Supplied information:
════════

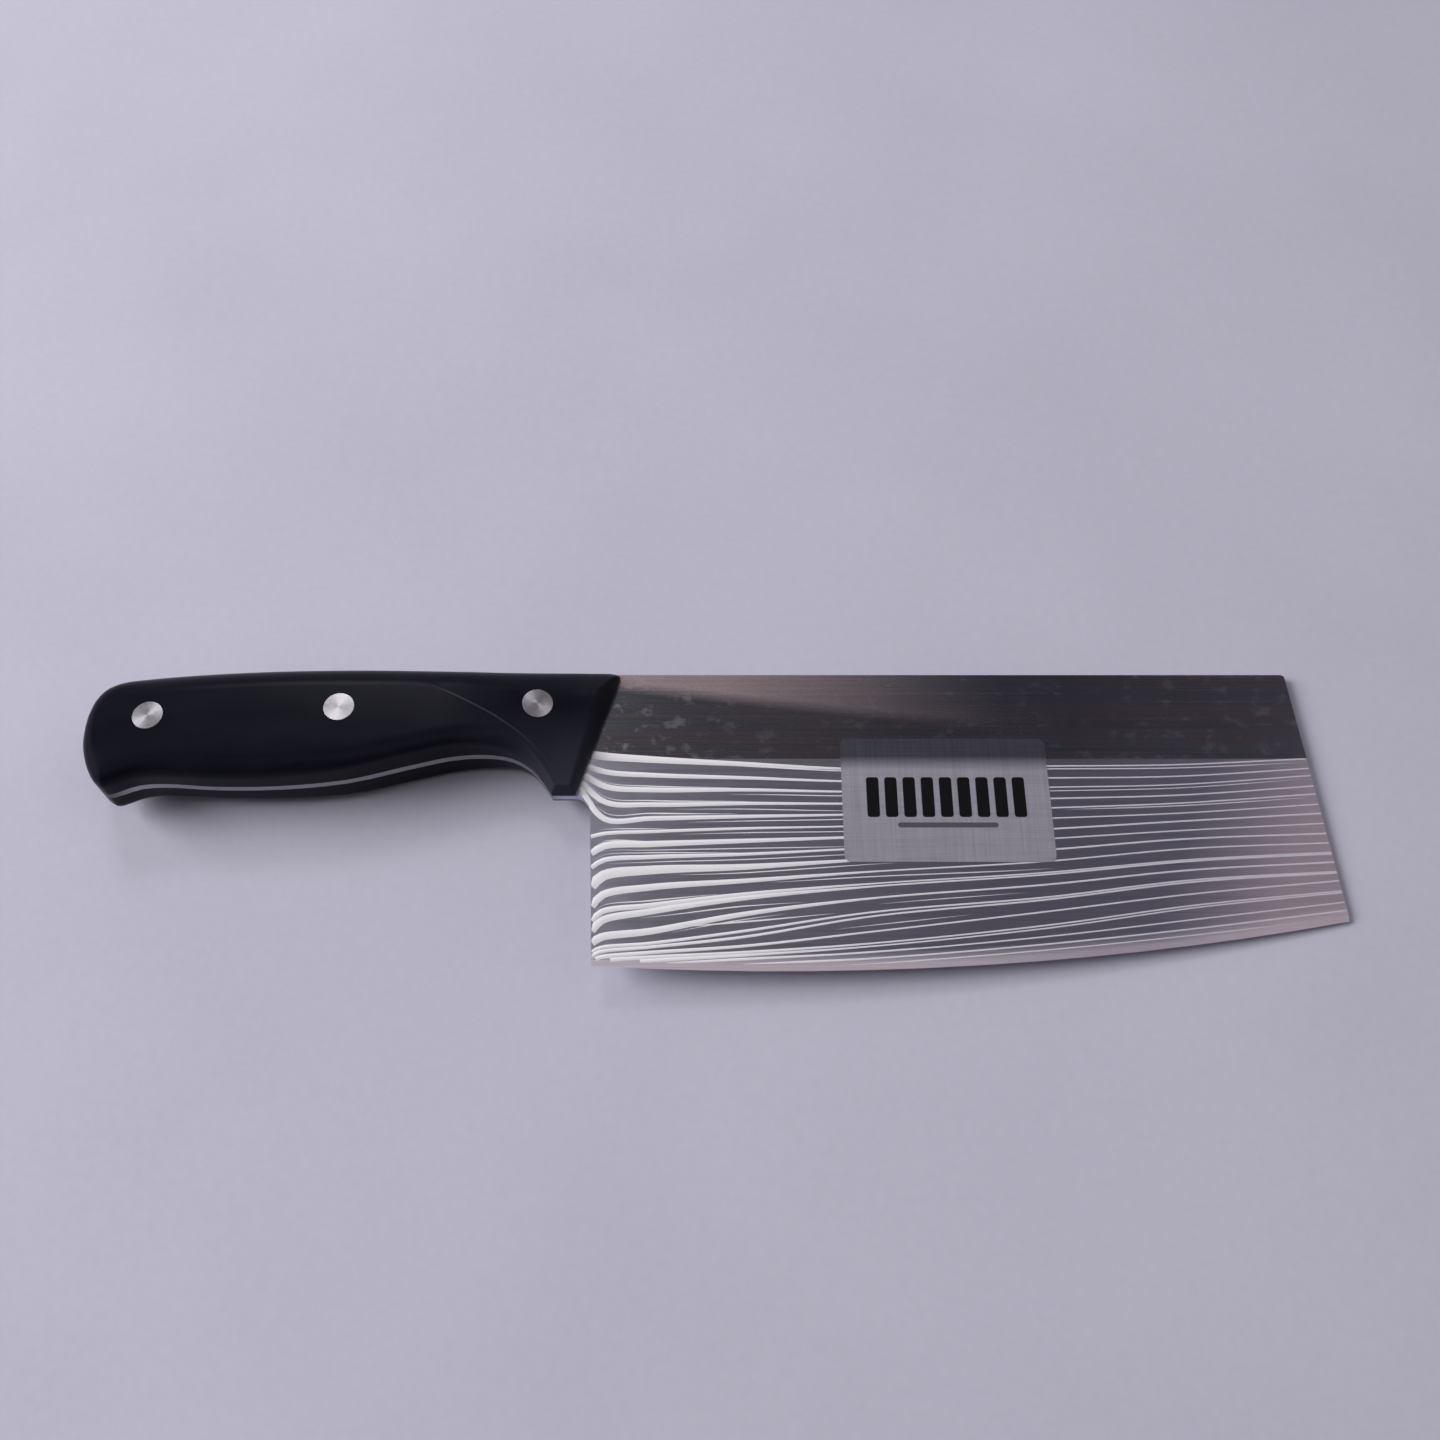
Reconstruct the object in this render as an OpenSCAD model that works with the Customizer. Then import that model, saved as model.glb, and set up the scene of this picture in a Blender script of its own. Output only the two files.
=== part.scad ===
// Kitchen cleaver with a full tang, two riveted handle scales and a foil label.
// Drawing frame: X along the spine from the handle to the tip, Y up to the spine,
// Z out of the label side, with the spine's corner at the handle as zero.
// The finished part is moved so that it lies on its side round the origin.

/* [Blade] */
// Length of the spine in front of the handle
blade_len = 166; // [140:1:200]
// Height from the spine to the lowest point of the edge
blade_h = 77; // [68:0.5:95]
// Thickness of the steel sheet, which the tang keeps
blade_t = 2; // [1.6:0.1:3.2]
// Depth of the fine grinding of each cheek in front of the handle
cheek_cut = 0.05; // [0.02:0.01:0.1]
// Radius of the curved cutting edge, seen from the side
edge_r = 735; // [500:5:1500]
// Distance of the edge's lowest point from the handle
edge_low_x = 38; // [25:1:60]
// Lean of the front end, in degrees
front_lean = 3.5; // [0:0.5:8]
// Radius of the spine's front corner
nose_r = 1; // [0.5:0.1:4]
// Distance of the grind line below the spine
grind_drop = 23.5; // [18:0.5:32]
// Thickness behind the edge bevel, at the lowest point
edge_t = 0.56; // [0.4:0.02:0.9]
// Angle of the edge bevel on each side, in degrees
edge_angle = 15; // [12:1:20]
// Setback of the heel behind the handle's front top corner
heel_back = 6.9; // [5:0.1:8]
// Lean of the heel, in degrees
heel_lean = 2.7; // [0:0.1:5]
// Radius between the tang and the heel
heel_r = 3.8; // [2:0.1:5]

/* [Handle] */
// Length of the handle along the spine
handle_len = 130.2; // [115:0.2:150]
// Depth of the handle at its guard
handle_h = 33.5; // [29:0.5:38]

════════

What this task involves:
Starting with the first line of the data above, copy each line exactly until you reach the line with "round the origin."; include that line as well.

Answer to this problem:
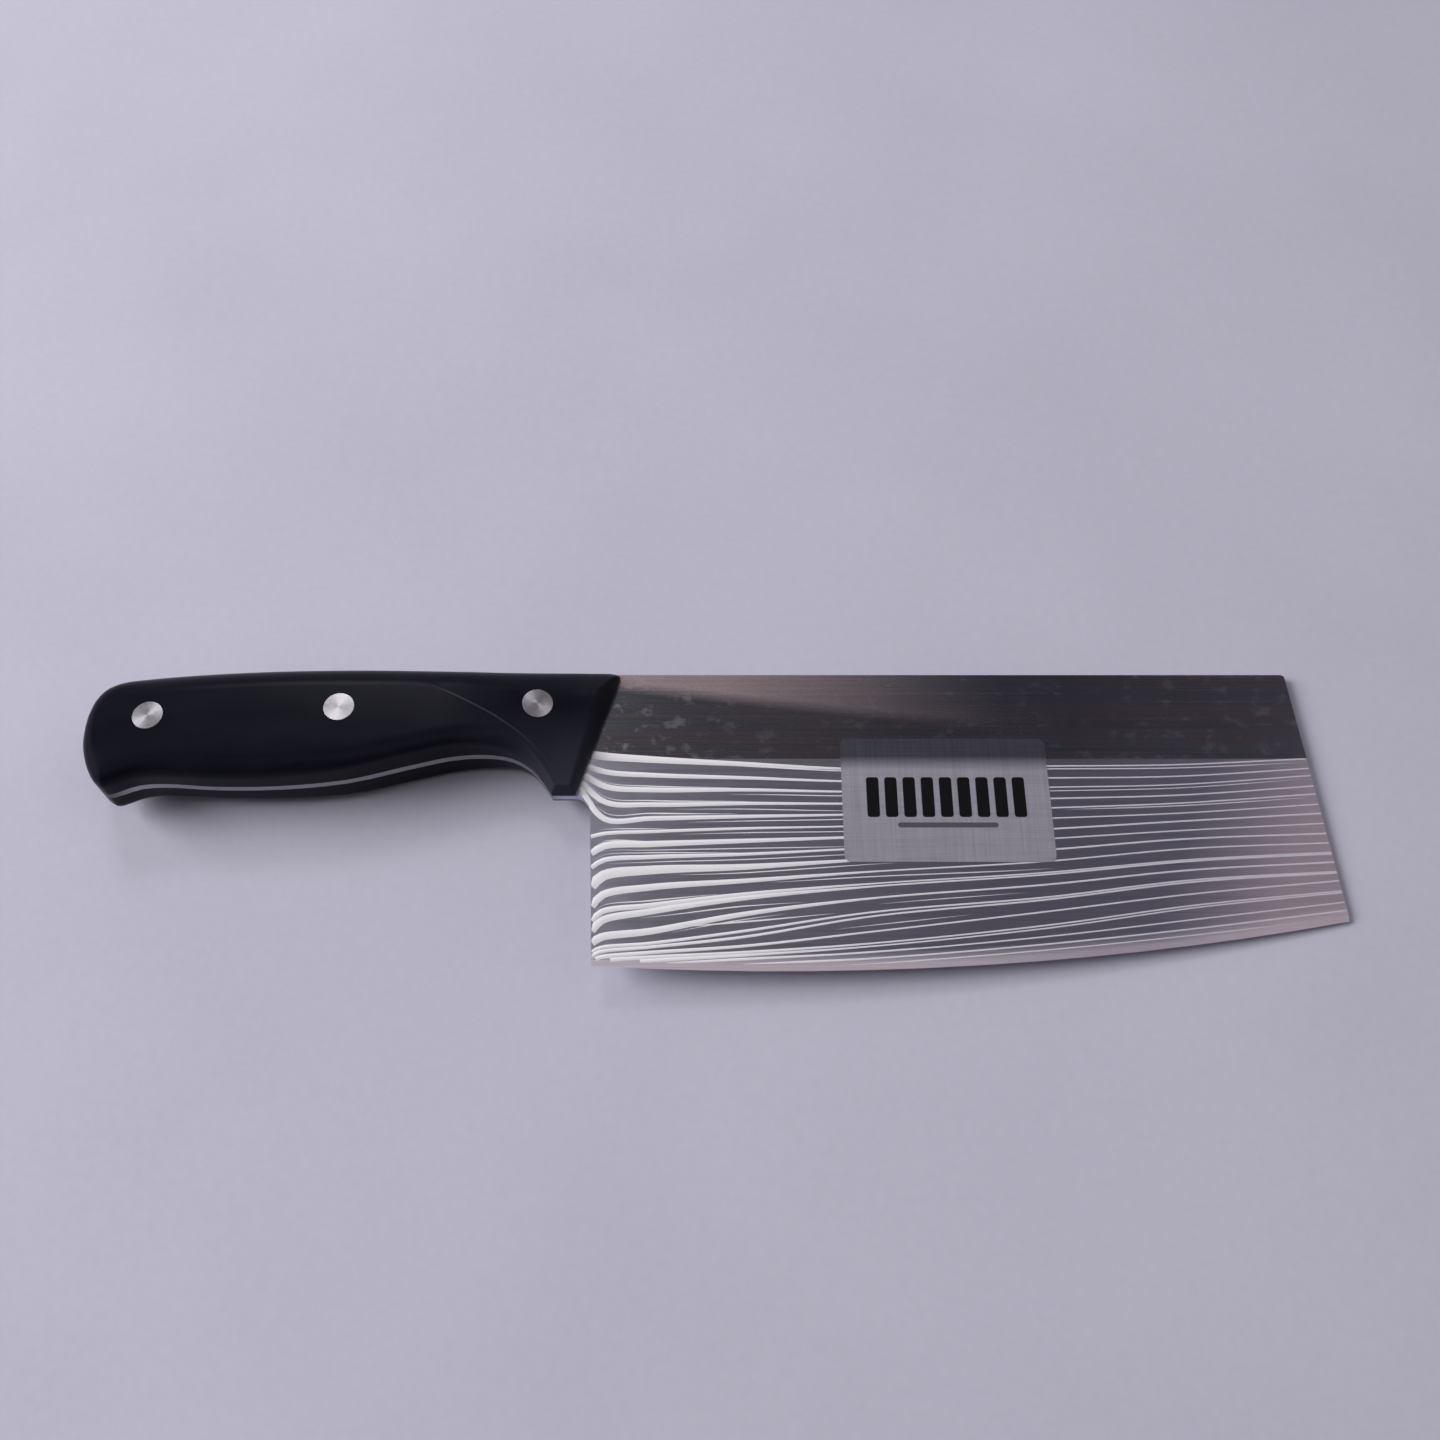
Reconstruct the object in this render as an OpenSCAD model that works with the Customizer. Then import that model, saved as model.glb, and set up the scene of this picture in a Blender script of its own. Output only the two files.
=== part.scad ===
// Kitchen cleaver with a full tang, two riveted handle scales and a foil label.
// Drawing frame: X along the spine from the handle to the tip, Y up to the spine,
// Z out of the label side, with the spine's corner at the handle as zero.
// The finished part is moved so that it lies on its side round the origin.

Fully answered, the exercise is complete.